Para tentar conquistar uma nova maioria absoluta, tarefa que se me afigura quase impossível, o essencial está em deixar de ser comandado pela sondajocracia e a tecnocracia dos estudos de opinião e refazer a confiança pública nos governantes. As actuais democracias contemporâneas, nomeadamente a portuguesa, estão sitiadas pelos inimigos do indiferentismo e pelo processo neofeudal da compra do poder, a que damos o nome de corrupção.
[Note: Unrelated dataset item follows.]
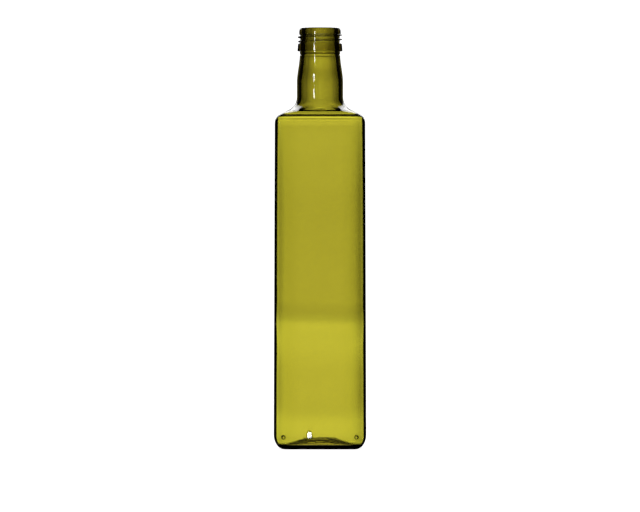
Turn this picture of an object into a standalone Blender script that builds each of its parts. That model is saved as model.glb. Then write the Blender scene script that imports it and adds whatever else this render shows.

O governo precisa de uma rápida e profunda alteração psicológica, assumindo-se como campeão da luta contra a corrupção, para poder convencer os indecisos do centrão sociológico que vale a pena ainda votarem. Para tanto, importa que a médio prazo, a seis meses do acto eleitoral, lance uma remodelação que capte personalidades do PS que estão na última fila do parlamento e dos congressos, ao estilo de um Medeiros Ferreira, bem como direitistas independentes, ao estilo de um José Miguel Júdice, bem como "socratistas" como Vital Moreira ou Gomes Canotilho.
Em terceiro lugar, tem que continuar a alimentar este modelo de oposição de direita que convém à esquerda governamental, mantendo a dialéctica com o PSD de Menezes e o CDS de Portas, os inimigos convenientes.

Por outras palavras, num país onde as decadências duram décadas (a monarquia liberal desde o Ultimatum; a Primeira República desde o assassinato de Sidónio; o salazarismo desde as eleições de delgado), Sócrates tem de perceber que corre o risco de ser o coveiro do regime se não compreender que todos os nossos regimes não caem por causa das oposições, mas porque apodrecem por dentro. Logo, tem que dar a imagem que é capaz de renascer destas cinzas e dar sinais de fazer o exacto contrário daquilo que os comentadores instalados prognosticam. Tem que ser imprevisto e admitir um pouco de imaginação ao poder".